• _Stated goal_:
Write the material out again, line by line, exactly as it is.

• _Data block_:
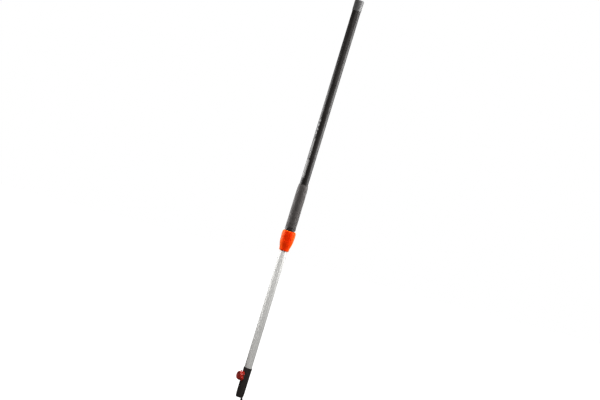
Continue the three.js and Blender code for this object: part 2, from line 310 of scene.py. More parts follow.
def turned(angle, axis="Z", place=(0, 0, 0)):
    """The placement that turns a shape about an axis through the origin and then moves it."""
    return Matrix.Translation(place) @ Matrix.Rotation(angle, 4, axis)


def pointing(angle, height=0.0):
    """Turns a shape made along +Z so that it points out from the pole at an angle and height."""
    return turned(angle, place=(0, 0, height)) @ turned(pi / 2, "Y")


ALONG_SCREW = pointing(0, knob.middle.z)
ALONG_AXLE = turned(pi / 2, "X", (catch_pin.middle.x, 0, catch_pin.middle.z))


def thread(start, end, lead, starts, depth, run_out=1.5):
    """A screw thread as a change of radius: full depth between the crests, none at the crests."""
    def change(height, angle):
        turns = height * starts / lead - angle * starts / TURN
        flank = abs(2 * (turns % 1) - 1)
        ends = ease(height, start, start + run_out) * (1 - ease(height, end - run_out, end))
        return depth * ends * ease(flank, 0.2, 0.8)
    return change


# ---- materials ----

class Paint:
    """Builds the node tree of one material, step by step. Texture sizes are in millimetres."""

    def __init__(self, name, colour, roughness, metallic=0.0, specular=0.5):
        self.material = bpy.data.materials.new(name)
        self.material.use_nodes = True
        self.tree = self.material.node_tree
        self.shader = self.tree.nodes["Principled BSDF"]
        self.set("Base Color", (*colour, 1))
        self.set("Roughness", roughness)
        self.set("Metallic", metallic)
        self.set("Specular IOR Level", specular)
        self.place = self.node("ShaderNodeTexCoord", "Object", {})
        self.colour = colour
        self.base = (*colour, 1)
        self.height = None

    def set(self, socket, value):
        """Sets a number or colour that is the same all over the surface."""
        self.shader.inputs[socket].default_value = value

    def node(self, kind, output, sockets, **settings):
        """Adds a node, sets or links its sockets, and gives one of its outputs."""
        made = self.tree.nodes.new(kind)
        for name, value in settings.items():
            setattr(made, name, value)
        for name, value in sockets.items():
            if isinstance(value, bpy.types.NodeSocket):
                self.tree.links.new(value, made.inputs[name])
            else:
                made.inputs[name].default_value = value
        return made.outputs[output]

    def link(self, value, socket):
        """Lets a value over the surface drive one of the shader's sockets."""
        self.tree.links.new(value, self.shader.inputs[socket])

    def noise(self, size, stretch=1.0, detail=3.0, roughness=0.55):
        """Cloudy noise whose features are about size across, drawn out along the pole."""
        vector = self.node("ShaderNodeMapping", "Vector", {
            "Vector": self.place, "Scale": (1, 1, 1 / stretch)})
        return self.node("ShaderNodeTexNoise", "Fac", {
            "Vector": vector, "Scale": 1 / (size * MM), "Detail": detail, "Roughness": roughness})

    def cells(self, size):
        """Distance to the nearest point of a cell pattern: a leathery or sandblasted grain."""
        return self.node("ShaderNodeTexVoronoi", "Distance", {
            "Vector": self.place, "Scale": 1 / (size * MM)}, feature="SMOOTH_F1")

    def ranged(self, value, from_low, from_high, to_low=0.0, to_high=1.0):
        """A smooth rise from to_low to to_high as value goes from from_low to from_high."""
        return self.node("ShaderNodeMapRange", "Result", {
            "Value": value, "From Min": from_low, "From Max": from_high, "To Min": to_low,
            "To Max": to_high}, interpolation_type="SMOOTHSTEP")

    def combined(self, operation, first, second):
        return self.node("ShaderNodeMath", "Value", {0: first, 1: second}, operation=operation)

    def tint(self, amount, colour):
        """Mixes the colour in where amount, a value over the surface, is high."""
        self.base = self.node("ShaderNodeMix", "Result", {
            "Factor": amount, "A": self.base, "B": (*colour, 1)}, data_type="RGBA")
        self.link(self.base, "Base Color")

    def patches(self, value, low, high, amount, colour):
        """Mixes the colour in, up to that amount, as value goes from low to high."""
        self.tint(self.combined("MULTIPLY", self.ranged(value, low, high), amount), colour)

    def mottle(self, size, strength, stretch=1.0):
        """Slow changes of lightness over the surface."""
        lighter = [min(1.0, c * (1 + strength) + 0.02 * strength) for c in self.colour]
        self.tint(self.ranged(self.noise(size, stretch), 0.35, 0.7), lighter)

    def vary_roughness(self, value, low, high):
        """Sets the roughness between low and high as value goes from 0.3 to 0.7."""
        self.link(self.ranged(value, 0.3, 0.7, low, high), "Roughness")

    def relief(self, value, depth):
        """Adds a height, in millimetres, to the surface."""
        raised = self.combined("MULTIPLY", value, depth * MM)
        self.height = self.combined("ADD", self.height, raised) if self.height else raised

    def grain(self, size, depth, detail=3.0):
        self.relief(self.noise(size, detail=detail), depth)

    def worn_edges(self, colour, amount):
        """Lightens the outer edges, where handling rubs the surface."""
        pointed = self.node("ShaderNodeNewGeometry", "Pointiness", {})
        patchy = self.ranged(self.noise(3.0), 0.4, 0.65)
        edges = self.combined("MULTIPLY", self.ranged(pointed, 0.52, 0.6), patchy)
        self.tint(self.combined("MULTIPLY", edges, amount), colour)

    def done(self):
        """Joins the relief to the shader and returns the material."""
        if self.height:
            bump = self.node("ShaderNodeBump", "Normal", {"Height": self.height, "Distance": 1.0})
            self.link(bump, "Normal")
        return self.material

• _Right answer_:
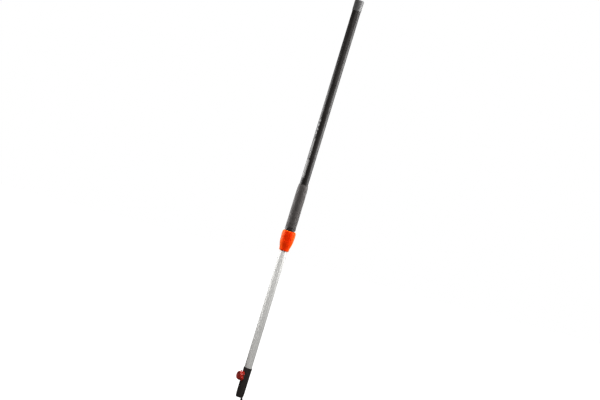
Continue the three.js and Blender code for this object: part 2, from line 310 of scene.py. More parts follow.
def turned(angle, axis="Z", place=(0, 0, 0)):
    """The placement that turns a shape about an axis through the origin and then moves it."""
    return Matrix.Translation(place) @ Matrix.Rotation(angle, 4, axis)


def pointing(angle, height=0.0):
    """Turns a shape made along +Z so that it points out from the pole at an angle and height."""
    return turned(angle, place=(0, 0, height)) @ turned(pi / 2, "Y")


ALONG_SCREW = pointing(0, knob.middle.z)
ALONG_AXLE = turned(pi / 2, "X", (catch_pin.middle.x, 0, catch_pin.middle.z))


def thread(start, end, lead, starts, depth, run_out=1.5):
    """A screw thread as a change of radius: full depth between the crests, none at the crests."""
    def change(height, angle):
        turns = height * starts / lead - angle * starts / TURN
        flank = abs(2 * (turns % 1) - 1)
        ends = ease(height, start, start + run_out) * (1 - ease(height, end - run_out, end))
        return depth * ends * ease(flank, 0.2, 0.8)
    return change


# ---- materials ----

class Paint:
    """Builds the node tree of one material, step by step. Texture sizes are in millimetres."""

    def __init__(self, name, colour, roughness, metallic=0.0, specular=0.5):
        self.material = bpy.data.materials.new(name)
        self.material.use_nodes = True
        self.tree = self.material.node_tree
        self.shader = self.tree.nodes["Principled BSDF"]
        self.set("Base Color", (*colour, 1))
        self.set("Roughness", roughness)
        self.set("Metallic", metallic)
        self.set("Specular IOR Level", specular)
        self.place = self.node("ShaderNodeTexCoord", "Object", {})
        self.colour = colour
        self.base = (*colour, 1)
        self.height = None

    def set(self, socket, value):
        """Sets a number or colour that is the same all over the surface."""
        self.shader.inputs[socket].default_value = value

    def node(self, kind, output, sockets, **settings):
        """Adds a node, sets or links its sockets, and gives one of its outputs."""
        made = self.tree.nodes.new(kind)
        for name, value in settings.items():
            setattr(made, name, value)
        for name, value in sockets.items():
            if isinstance(value, bpy.types.NodeSocket):
                self.tree.links.new(value, made.inputs[name])
            else:
                made.inputs[name].default_value = value
        return made.outputs[output]

    def link(self, value, socket):
        """Lets a value over the surface drive one of the shader's sockets."""
        self.tree.links.new(value, self.shader.inputs[socket])

    def noise(self, size, stretch=1.0, detail=3.0, roughness=0.55):
        """Cloudy noise whose features are about size across, drawn out along the pole."""
        vector = self.node("ShaderNodeMapping", "Vector", {
            "Vector": self.place, "Scale": (1, 1, 1 / stretch)})
        return self.node("ShaderNodeTexNoise", "Fac", {
            "Vector": vector, "Scale": 1 / (size * MM), "Detail": detail, "Roughness": roughness})

    def cells(self, size):
        """Distance to the nearest point of a cell pattern: a leathery or sandblasted grain."""
        return self.node("ShaderNodeTexVoronoi", "Distance", {
            "Vector": self.place, "Scale": 1 / (size * MM)}, feature="SMOOTH_F1")

    def ranged(self, value, from_low, from_high, to_low=0.0, to_high=1.0):
        """A smooth rise from to_low to to_high as value goes from from_low to from_high."""
        return self.node("ShaderNodeMapRange", "Result", {
            "Value": value, "From Min": from_low, "From Max": from_high, "To Min": to_low,
            "To Max": to_high}, interpolation_type="SMOOTHSTEP")

    def combined(self, operation, first, second):
        return self.node("ShaderNodeMath", "Value", {0: first, 1: second}, operation=operation)

    def tint(self, amount, colour):
        """Mixes the colour in where amount, a value over the surface, is high."""
        self.base = self.node("ShaderNodeMix", "Result", {
            "Factor": amount, "A": self.base, "B": (*colour, 1)}, data_type="RGBA")
        self.link(self.base, "Base Color")

    def patches(self, value, low, high, amount, colour):
        """Mixes the colour in, up to that amount, as value goes from low to high."""
        self.tint(self.combined("MULTIPLY", self.ranged(value, low, high), amount), colour)

    def mottle(self, size, strength, stretch=1.0):
        """Slow changes of lightness over the surface."""
        lighter = [min(1.0, c * (1 + strength) + 0.02 * strength) for c in self.colour]
        self.tint(self.ranged(self.noise(size, stretch), 0.35, 0.7), lighter)

    def vary_roughness(self, value, low, high):
        """Sets the roughness between low and high as value goes from 0.3 to 0.7."""
        self.link(self.ranged(value, 0.3, 0.7, low, high), "Roughness")

    def relief(self, value, depth):
        """Adds a height, in millimetres, to the surface."""
        raised = self.combined("MULTIPLY", value, depth * MM)
        self.height = self.combined("ADD", self.height, raised) if self.height else raised

    def grain(self, size, depth, detail=3.0):
        self.relief(self.noise(size, detail=detail), depth)

    def worn_edges(self, colour, amount):
        """Lightens the outer edges, where handling rubs the surface."""
        pointed = self.node("ShaderNodeNewGeometry", "Pointiness", {})
        patchy = self.ranged(self.noise(3.0), 0.4, 0.65)
        edges = self.combined("MULTIPLY", self.ranged(pointed, 0.52, 0.6), patchy)
        self.tint(self.combined("MULTIPLY", edges, amount), colour)

    def done(self):
        """Joins the relief to the shader and returns the material."""
        if self.height:
            bump = self.node("ShaderNodeBump", "Normal", {"Height": self.height, "Distance": 1.0})
            self.link(bump, "Normal")
        return self.material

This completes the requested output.